Common, Industry-Adopted Best Practices

Terms And Conditions

The first step in working to combat the non-consensual distribution of intimate images is to develop a strong, clear, and readily discoverable policy to address the topic. Policies will vary depending on the nature of the product, good or service provided, but should focus on prohibiting the conduct.

For content providers or hosts, sharing platforms, or social media products, the policy should prohibit the public storage or distribution of intimate images intended to be private on the device, platform, application, or website. There are some differences regarding how such conduct is banned, but the most common policies are typically sub-sets of broader prohibitions on nudity, pornography, or harassment. Policies should be easy to find, clear to follow and understand, and include specific instructions for victims. For violations of the policy, the content should be removed and user-level or even device-level bans for actors that violate these terms should be included.

For search engines and content aggregators, policies should, where possible, focus on assisting the victim of the conduct and reducing the harm. These policies may include removing offending URLs from search algorithms and/or banning content providers that feature these images from aggregator sites and engines.

Consumer Tools

As a compliment to strong, clear terms of service that prohibit such conduct, best practices would include consumer-facing tools that are easy to access and use, with multiple access points and avenues to report harassment or abuse and to request available remedies. These consumer tools could include:

  1. A specific web page on the topic, discoverable from search off a main web page or otherwise designed for ease of access.
  2. Specific instructions on content removal and advice on how victims can minimize exposure across platforms and sites.
  3. Links to helpful resources for victims.

Removal Process

Given the practical and legal challenges identified above, abuse-reporting and response systems must be complaint-driven. The request-for-removal process should be designed for ease of use and quick resolution; keep the complainant informed of progress, and note target timeframes for resolution. Practices vary, but timelines as short as 48 hours have been adopted with efforts to exceed that expectation.

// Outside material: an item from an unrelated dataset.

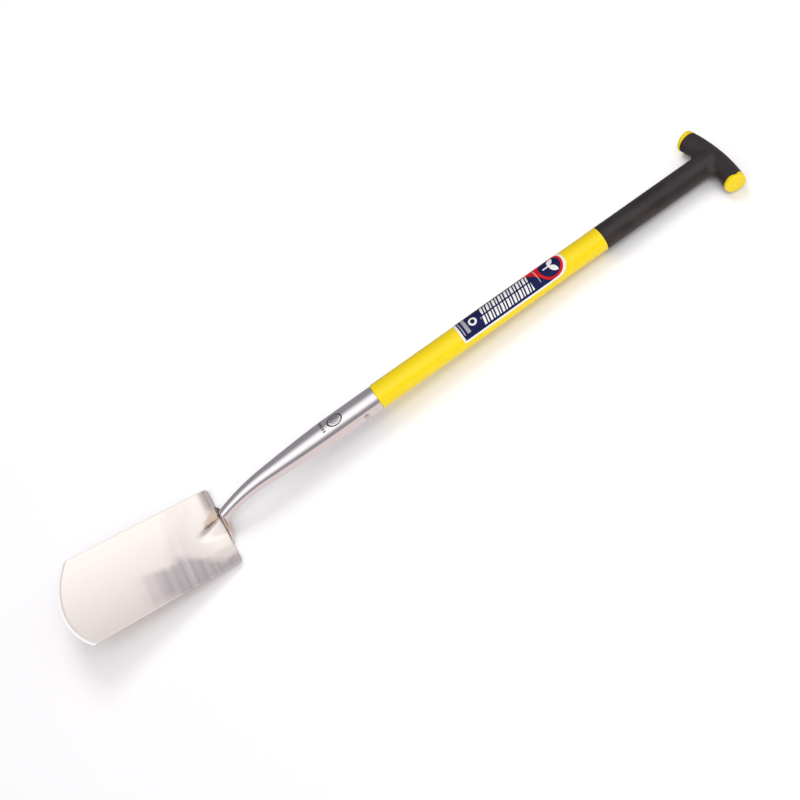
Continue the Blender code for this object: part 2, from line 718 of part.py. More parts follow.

While additional communications may be needed or helpful, a sufficient process would include updates to the complainant during any unexpected or necessary delays and would also include a notice of final resolution.

Community Outreach

Best practices include consumer and policy maker awareness-raising to increase knowledge and educate the public about the issue, challenges, and difficulties, and to encourage appropriate policy responses and coordination with law enforcement officials. Typical activities, such as stakeholder roundtables, awareness-raising and educational campaigns, non-profit outreach and partnerships, and training activities are all considered valuable community-related activities.

Other Practices

Verification Processes

The complaint process will require a level of verification before images are blocked, removed, or identified as violating the terms of use for a particular company. Some companies have agreed to a self-identification and verification system, which is the easiest for a victim to navigate. Other suggestions include tagging a filed police report as sufficient verification.

Resource Support

Some companies have budgeted resources to assist victims in understanding their rights, minimizing their exposure, and addressing their issues with webmasters and website operators.